Digitalisierung im Gesundheitswesen darf kein reiner Selbstzweck sein. Sie muss sich in erster Linie an den Bedürfnissen der Patientinnen und Patienten orientieren. Das betonte Bundesärztekammerpräsident Dr. Klaus Reinhardt auf dem 124. Deutschen Ärztetag, der coronabedingt am 4. und 5. Mai 2021 als reine Onlineveranstaltung stattfindet.
Leistungsstärke sichern
Das Gesundheitswesen in Deutschland ist in der Corona-Pandemie enorm belastet. „Es war aber zu keinem Zeitpunkt überlastet. Eine der wichtigsten Lehren aus der Pandemie muss deshalb sein, leistungsstarke Strukturen unseres Gesundheitswesens zu sichern, statt sie auszudünnen und auf reine Kosteneffizienz zu trimmen“, forderte der Bundesärztekammerpräsident.
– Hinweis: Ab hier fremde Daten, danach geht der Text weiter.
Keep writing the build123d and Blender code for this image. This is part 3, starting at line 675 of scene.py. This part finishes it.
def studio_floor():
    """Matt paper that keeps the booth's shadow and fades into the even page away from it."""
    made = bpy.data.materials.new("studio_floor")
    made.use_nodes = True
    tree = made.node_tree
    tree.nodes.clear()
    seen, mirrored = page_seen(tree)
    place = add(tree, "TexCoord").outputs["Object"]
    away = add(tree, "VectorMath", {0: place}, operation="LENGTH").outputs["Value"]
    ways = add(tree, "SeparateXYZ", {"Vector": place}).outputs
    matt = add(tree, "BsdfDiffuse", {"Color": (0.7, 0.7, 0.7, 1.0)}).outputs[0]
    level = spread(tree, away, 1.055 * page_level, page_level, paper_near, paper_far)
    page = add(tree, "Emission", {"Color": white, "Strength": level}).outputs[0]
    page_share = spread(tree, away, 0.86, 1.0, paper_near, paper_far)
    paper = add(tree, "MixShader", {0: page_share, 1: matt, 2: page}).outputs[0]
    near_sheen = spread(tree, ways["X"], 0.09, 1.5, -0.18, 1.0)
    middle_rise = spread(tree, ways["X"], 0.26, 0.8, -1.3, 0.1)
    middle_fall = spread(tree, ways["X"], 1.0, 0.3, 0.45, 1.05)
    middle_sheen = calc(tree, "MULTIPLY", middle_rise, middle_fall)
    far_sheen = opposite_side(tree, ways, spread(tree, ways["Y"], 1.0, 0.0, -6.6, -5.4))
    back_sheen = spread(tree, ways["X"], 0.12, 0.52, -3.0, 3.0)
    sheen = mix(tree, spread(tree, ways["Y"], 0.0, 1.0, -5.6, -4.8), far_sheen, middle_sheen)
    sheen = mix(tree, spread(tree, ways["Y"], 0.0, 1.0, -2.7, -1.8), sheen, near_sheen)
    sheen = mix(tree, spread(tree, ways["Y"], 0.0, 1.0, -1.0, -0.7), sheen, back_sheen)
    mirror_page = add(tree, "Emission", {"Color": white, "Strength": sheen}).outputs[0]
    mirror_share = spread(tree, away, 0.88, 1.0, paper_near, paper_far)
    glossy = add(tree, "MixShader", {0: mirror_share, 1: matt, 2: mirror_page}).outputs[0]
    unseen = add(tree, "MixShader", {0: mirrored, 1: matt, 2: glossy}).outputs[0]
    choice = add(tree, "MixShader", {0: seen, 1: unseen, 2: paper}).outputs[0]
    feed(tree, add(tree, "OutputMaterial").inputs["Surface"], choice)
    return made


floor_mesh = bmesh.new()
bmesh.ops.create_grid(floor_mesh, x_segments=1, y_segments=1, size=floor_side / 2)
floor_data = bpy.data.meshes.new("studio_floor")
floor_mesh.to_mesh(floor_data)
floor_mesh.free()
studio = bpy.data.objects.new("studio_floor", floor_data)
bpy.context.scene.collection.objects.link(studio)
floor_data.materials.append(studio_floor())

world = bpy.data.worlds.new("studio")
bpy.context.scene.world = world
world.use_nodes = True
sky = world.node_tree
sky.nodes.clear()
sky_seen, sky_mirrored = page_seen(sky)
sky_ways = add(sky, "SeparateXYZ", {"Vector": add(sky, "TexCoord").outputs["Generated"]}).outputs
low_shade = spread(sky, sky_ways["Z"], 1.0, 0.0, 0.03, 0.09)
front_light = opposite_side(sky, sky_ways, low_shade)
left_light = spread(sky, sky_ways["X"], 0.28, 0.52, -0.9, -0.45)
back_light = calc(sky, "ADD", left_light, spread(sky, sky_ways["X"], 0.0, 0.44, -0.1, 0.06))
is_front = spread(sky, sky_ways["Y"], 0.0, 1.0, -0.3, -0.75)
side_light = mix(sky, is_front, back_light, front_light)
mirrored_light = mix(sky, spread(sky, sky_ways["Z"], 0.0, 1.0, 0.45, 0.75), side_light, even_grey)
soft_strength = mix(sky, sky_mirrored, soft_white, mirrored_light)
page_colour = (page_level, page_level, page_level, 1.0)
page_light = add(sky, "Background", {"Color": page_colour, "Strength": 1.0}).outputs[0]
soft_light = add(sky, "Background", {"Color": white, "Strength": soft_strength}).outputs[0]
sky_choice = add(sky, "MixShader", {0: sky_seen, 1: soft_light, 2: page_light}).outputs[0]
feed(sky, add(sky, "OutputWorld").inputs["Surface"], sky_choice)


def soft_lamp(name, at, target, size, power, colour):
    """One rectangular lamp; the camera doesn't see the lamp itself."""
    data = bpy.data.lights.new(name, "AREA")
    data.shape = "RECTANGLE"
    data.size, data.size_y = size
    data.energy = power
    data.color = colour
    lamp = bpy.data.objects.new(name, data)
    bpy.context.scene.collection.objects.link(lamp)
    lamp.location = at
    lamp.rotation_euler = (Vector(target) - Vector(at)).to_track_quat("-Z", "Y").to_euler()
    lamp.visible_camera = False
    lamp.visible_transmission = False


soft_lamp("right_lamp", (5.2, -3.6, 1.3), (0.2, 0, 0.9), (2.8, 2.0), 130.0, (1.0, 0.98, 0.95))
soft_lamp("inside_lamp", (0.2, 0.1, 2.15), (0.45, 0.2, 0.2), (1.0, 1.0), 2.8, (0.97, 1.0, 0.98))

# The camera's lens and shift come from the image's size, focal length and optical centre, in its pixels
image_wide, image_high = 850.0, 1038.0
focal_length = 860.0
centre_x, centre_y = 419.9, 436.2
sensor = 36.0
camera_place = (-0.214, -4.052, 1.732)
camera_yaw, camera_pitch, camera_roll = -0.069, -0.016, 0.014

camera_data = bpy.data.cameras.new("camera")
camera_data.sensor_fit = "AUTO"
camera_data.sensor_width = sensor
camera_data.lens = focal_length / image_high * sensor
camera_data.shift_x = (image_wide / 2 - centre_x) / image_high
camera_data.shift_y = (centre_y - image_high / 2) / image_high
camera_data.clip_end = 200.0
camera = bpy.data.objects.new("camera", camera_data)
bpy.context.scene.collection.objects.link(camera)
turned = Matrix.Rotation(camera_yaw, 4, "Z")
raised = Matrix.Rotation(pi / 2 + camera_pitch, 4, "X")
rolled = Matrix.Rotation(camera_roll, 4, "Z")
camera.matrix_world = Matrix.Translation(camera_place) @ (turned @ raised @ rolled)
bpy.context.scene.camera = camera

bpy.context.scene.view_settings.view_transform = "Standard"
Corona-Pandemie verdeutlicht Defizite
In den vergangenen Monaten seien Defizite in der Organisation des Gesundheitswesens deutlich geworden. Eine strukturell und personell bessere Ausstattung des Öffentlichen Gesundheitsdienstes ist nach Ansicht der Ärzteschaft daher erforderlich. „Es ist dem großen persönlichen Engagement der Mitarbeiter zu verdanken, dass die Gesundheitsämter trotz unzureichender personeller und technischer Ausstattung ihren vielfältigen Aufgaben in dieser Krise weitgehend nachkommen konnten“, so Reinhardt.
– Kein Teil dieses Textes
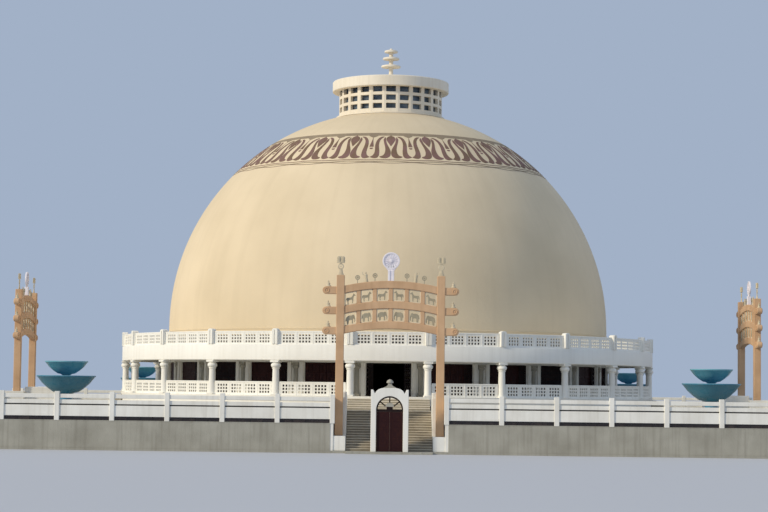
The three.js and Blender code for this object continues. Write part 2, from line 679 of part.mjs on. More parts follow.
// The arch gate's frame: two jambs and a pointed-shouldered arch with a finial.
function gateFrame() {
  const bottom = FLOOR_TOP + SEAT;
  const shape = new THREE.Shape();
  shape.moveTo(GATE_OPENING_HALF, bottom);
  shape.lineTo(GATE_HALF, bottom);
  shape.lineTo(GATE_HALF, GATE_SHOULDER);
  shape.lineTo(GATE_HALF - GATE_HORN, GATE_SHOULDER);
  shape.lineTo(GATE_NOTCH.x, GATE_NOTCH.level);
  shape.quadraticCurveTo(GATE_CROWN.x, GATE_CROWN.level, GATE_NECK.foot, GATE_ARCH_TOP);
  shape.lineTo(GATE_NECK.waist, GATE_NECK.waistLevel);
  shape.lineTo(GATE_BOWL.half, GATE_BOWL.level);
  shape.lineTo(GATE_BOWL.top, GATE_FINIAL_TOP);
  shape.lineTo(-GATE_BOWL.top, GATE_FINIAL_TOP);
  shape.lineTo(-GATE_BOWL.half, GATE_BOWL.level);
  shape.lineTo(-GATE_NECK.waist, GATE_NECK.waistLevel);
  shape.lineTo(-GATE_NECK.foot, GATE_ARCH_TOP);
  shape.quadraticCurveTo(-GATE_CROWN.x, GATE_CROWN.level, -GATE_NOTCH.x, GATE_NOTCH.level);
  shape.lineTo(-GATE_HALF + GATE_HORN, GATE_SHOULDER);
  shape.lineTo(-GATE_HALF, GATE_SHOULDER);
  shape.lineTo(-GATE_HALF, bottom);
  shape.lineTo(-GATE_OPENING_HALF, bottom);
  shape.lineTo(-GATE_OPENING_HALF, GATE_SPRING);
  shape.absarc(0, GATE_SPRING, GATE_OPENING_HALF, Math.PI, 0, true);
  return elevationPrism(shape, -GATE_FRONT, -GATE_FRONT + GATE_DEPTH, ARCH_STEPS);
}

// The fixed fanlight: a transom, a rim, a hub and radiating bars.
function gateFanlight() {
  const y = -LEAF_FRONT + LEAF_THICK / 2;
  const front = y - FANLIGHT_DEPTH / 2;
  const back = y + FANLIGHT_DEPTH / 2;
  const radius = GATE_OPENING_HALF - SEAT;
  const rim = new THREE.Shape();
  rim.absarc(0, GATE_SPRING, radius, 0, Math.PI, false);
  rim.lineTo(-radius, GATE_SPRING - TRANSOM);
  rim.lineTo(radius, GATE_SPRING - TRANSOM);
  const light = new THREE.Shape();
  light.absarc(0, GATE_SPRING, radius - FANLIGHT_BAR, 0, Math.PI, false);
  const opening = elevationPrism(light, front - LAP, back + LAP, ARCH_STEPS);
  const frame = cut(elevationPrism(rim, front, back, ARCH_STEPS), [opening]);
  const hub = new THREE.Shape();
  hub.absarc(0, GATE_SPRING, HUB_RADIUS, 0, Math.PI, false);
  hub.lineTo(-HUB_RADIUS, GATE_SPRING - TRANSOM / 2);
  hub.lineTo(HUB_RADIUS, GATE_SPRING - TRANSOM / 2);
  const bars = FANLIGHT_ANGLES.map((degrees) => {
    const half = FANLIGHT_BAR / 2;
    const bar = block(BAR_START, radius - half, front + LAP, back - LAP, -half, half);
    bar.rotateY(-THREE.MathUtils.degToRad(degrees));
    return bar.translate(0, 0, GATE_SPRING);
  });
  return joined([frame, elevationPrism(hub, front + LAP / 2, back - LAP / 2, HUB_STEPS), ...bars]);
}

// One leaf of the gate, in its closed place, with pivots at its foot and head.
function gateLeaf(side) {
  const hingeEdge = GATE_OPENING_HALF - LEAF_GAP;
  const meetingEdge = LEAF_MEETING_GAP / 2;
  const [x0, x1] = side < 0 ? [-hingeEdge, -meetingEdge] : [meetingEdge, hingeEdge];
  const bottom = FLOOR_TOP + LEAF_FLOOR_GAP;
  const top = GATE_SPRING - TRANSOM - LEAF_FLOOR_GAP;
  const leaf = block(x0, x1, -LEAF_FRONT, -LEAF_FRONT + LEAF_THICK, bottom, top);
  const pivotHeight = LEAF_FLOOR_GAP - SEAT + LAP;
  const footPin = FLOOR_TOP + SEAT + pivotHeight / 2;
  const headPin = GATE_SPRING - TRANSOM - SEAT - pivotHeight / 2;
  const pins = [footPin, headPin].map((level) => {
    const pin = new THREE.CylinderGeometry(PIVOT_RADIUS, PIVOT_RADIUS, pivotHeight, PIVOT_SIDES);
    pin.rotateX(Math.PI / 2);
    return pin.translate(side * (hingeEdge - PIVOT_INSET), -LEAF_FRONT + LEAF_THICK / 2, level);
  });
  return joined([leaf, ...pins]);
}

// The floor of the hall, inside the dome wall.
function hallFloor() {
  const outline = ringPoints(DOME_RADIUS - DOME_WALL - SEAT, DOME_SIDES, HALF_BAY);
  return planPrism(outline, VERANDAH_FLOOR - ROOF_SLAB, VERANDAH_FLOOR);
}

// The fountain in the front right corner of the terrace.
function fountain() {
  const profile = FOUNTAIN_PROFILE.map(([radius, level]) => [real(radius), real(level) + SEAT]);
  return turned(profile, FOUNTAIN_SIDES).translate(FOUNTAIN_OFFSET, -FOUNTAIN_OFFSET, 0);
}

// The podium and its stairs.
addPiece('podium_floor', podiumFloor(), 'grey_plaster');
addOnEachCorner('podium_wall', podiumCorner(), 'white_paint');
addPiece('terrace_slab', terraceSlab(), 'step_stone');
addOnEachSide('lower_stair', lowerFlight(), 'step_stone');
addOnEachSide('upper_stair', upperFlight(), 'step_stone');

// The hall and the verandah around it.
addPiece('hall_floor', hallFloor(), 'step_stone');
addOnEachSide('dome_wall', domeWall(), 'cream_plaster');
addOnEachSide('verandah_plinth', verandahPlinth(), 'white_paint');
addOnEachSide('colonnade', colonnade(), 'white_paint');
addOnEachSide('verandah_roof', verandahRoof(), 'white_paint');
addOnEachSide('roof_balustrade', upperBalustrade(), 'white_paint');

// The dome and what stands on it.
addOnEachSide('dome_shell', domeShell(), 'cream_plaster');
addPiece('lantern_drum', drum(), 'cream_plaster');
addPiece('lantern_glazing', drumGlazing(), 'dark_glass');
addPiece('lantern_cap', drumCap(), 'cream_plaster');
addPiece('umbrella_mast', umbrellaMast(), 'cream_plaster');
DISCS.forEach((disc) => addPiece(disc.name, umbrellaDisc(disc), 'cream_plaster'));

// The toranas, the arch gate and the fountains.
addOnEachSide('torana', torana(), 'sandstone');
addPiece('arch_gate_frame', gateFrame(), 'white_paint');
addPiece('arch_gate_fanlight', gateFanlight(), 'door_paint');
addPiece('arch_gate_left_leaf', gateLeaf(-1), 'door_paint');
addPiece('arch_gate_right_leaf', gateLeaf(1), 'door_paint');
addOnEachCorner('fountain', fountain(), 'blue_bowl');

export default stupa;
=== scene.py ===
# %% [markdown]
# A domed stupa on a square podium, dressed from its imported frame.
# The frame is the CAD model at half the size of the building. It gives every place and every moving body,
# and the cells below put the finer shapes and the finishes on it.

# %% Load the frame
import math

import bmesh
import bpy
from mathutils import Matrix, Vector


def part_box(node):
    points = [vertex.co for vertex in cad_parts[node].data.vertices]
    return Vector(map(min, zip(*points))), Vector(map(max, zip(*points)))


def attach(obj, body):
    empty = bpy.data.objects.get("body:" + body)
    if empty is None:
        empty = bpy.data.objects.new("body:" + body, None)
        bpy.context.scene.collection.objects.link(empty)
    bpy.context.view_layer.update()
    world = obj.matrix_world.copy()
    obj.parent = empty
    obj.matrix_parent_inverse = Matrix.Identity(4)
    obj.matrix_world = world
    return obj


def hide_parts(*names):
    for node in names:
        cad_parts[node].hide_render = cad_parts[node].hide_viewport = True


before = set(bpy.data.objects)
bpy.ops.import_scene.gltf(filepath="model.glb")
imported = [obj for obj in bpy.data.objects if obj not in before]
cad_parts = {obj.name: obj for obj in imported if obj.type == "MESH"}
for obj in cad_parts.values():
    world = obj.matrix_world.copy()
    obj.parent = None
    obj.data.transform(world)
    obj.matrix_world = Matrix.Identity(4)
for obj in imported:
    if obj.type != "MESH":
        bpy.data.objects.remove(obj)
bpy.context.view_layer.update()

MODEL_SCALE = 0.5

# %% [markdown]
# The building is easier to think about at its real size, so every shape is drawn in real metres and is
# brought to half size when it is finished. The main levels and radii come from the frame's own boxes.
# Angles run round the dome's axis, from the front (-Y) towards the right (+X).

# %% Sizes from the frame, in real metres


def cad_box(name):
    """The lowest and highest corner of a CAD node, in real metres."""
    return [corner / MODEL_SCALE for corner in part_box(name)]


EDGE_EASE = 0.001  # keeps the outermost faces just inside the CAD box
PODIUM_HALF = cad_box("front_right_podium_wall")[1].x - EDGE_EASE
PODIUM_FLOOR = cad_box("podium_floor")[1].z
TERRACE = cad_box("terrace_slab")[1].z
DOME_RADIUS = -cad_box("front_dome_wall")[0].y
DOME_SPRING, DOME_TOP = (corner.z for corner in cad_box("front_dome_shell"))
VERANDAH_FLOOR = cad_box("hall_floor")[1].z
FASCIA_TOP = cad_box("front_colonnade")[1].z
DRUM_BASE = cad_box("lantern_drum")[0].z
CAP_SOFFIT, CAP_TOP = (corner.z for corner in cad_box("lantern_cap"))
CAP_RADIUS = cad_box("lantern_cap")[1].x
MAST_TOP = cad_box("umbrella_mast")[1].z
BAYS = 24
BAY = 360 / BAYS
SIDES = ("front", "right", "back", "left")
CORNERS = ("front_right", "back_right", "back_left", "front_left")
print("dome radius", round(DOME_RADIUS, 2), "spring", round(DOME_SPRING, 2), "podium", round(PODIUM_HALF, 2))

# %% [markdown]
# The camera stands on the approach, far away and just above head height, with a long lens. A long lens
# from afar keeps the dome's outline close to a true circle, as it is in the picture. It stands a little
# left of the axis, and the small roll is the hand that held it.

# %% Camera
EYE = Vector((-1.0, -165.5, 4.63))
LENS_MM = 92.1
YAW, PITCH, ROLL = -0.21, 3.76, 0.73


def stood(name, data):
    """A new object that stands in the scene."""
    thing = bpy.data.objects.new(name, data)
    bpy.context.scene.collection.objects.link(thing)
    return thing


def rolled(degrees, axis):
    return Matrix.Rotation(math.radians(degrees), 4, axis)


def moved(x, y, z):
    return Matrix.Translation((x, y, z))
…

Neben einer modernen technischen Ausstattung des Öffentlichen Gesundheitsdienstes, etwa zur effizienteren Kontaktnachverfolgung und zur besseren Koordination der Ämter untereinander sowie mit Praxen und Kliniken, werde dringend mehr Personal gebraucht. „Dafür ist eine tariflich gesicherte, arztspezifische Vergütung für die Ärztinnen und Ärzte in den Gesundheitsämtern grundlegend.“
Notwendig seien darüber hinaus eine bundesweit abgestimmte Klinikplanung und mehr länderübergreifende Kooperationen. Der steigende Personalbedarf sowie Reservekapazitäten für Notfälle müssten viel stärker als bisher in der Krankenhausplanung und bei der Krankenhausfinanzierung berücksichtigt werden.
Telemedizin und Videosprechstunden als Ergänzung
Nachholbedarf diagnostizierte Reinhardt auch bei der Digitalisierung. So sei in den letzten Monaten das Potenzial von Telemedizin und Videosprechstunden als Ergänzung zu herkömmlichen Versorgungsformen deutlich geworden. Die Pandemie habe aber auch gezeigt, wie weit einzelne Bereiche des Gesundheitswesens von einem sinnvollen, bedarfsgerechten und standardisierten Informationsfluss in den medizinischen Versorgungsprozessen entfernt seien.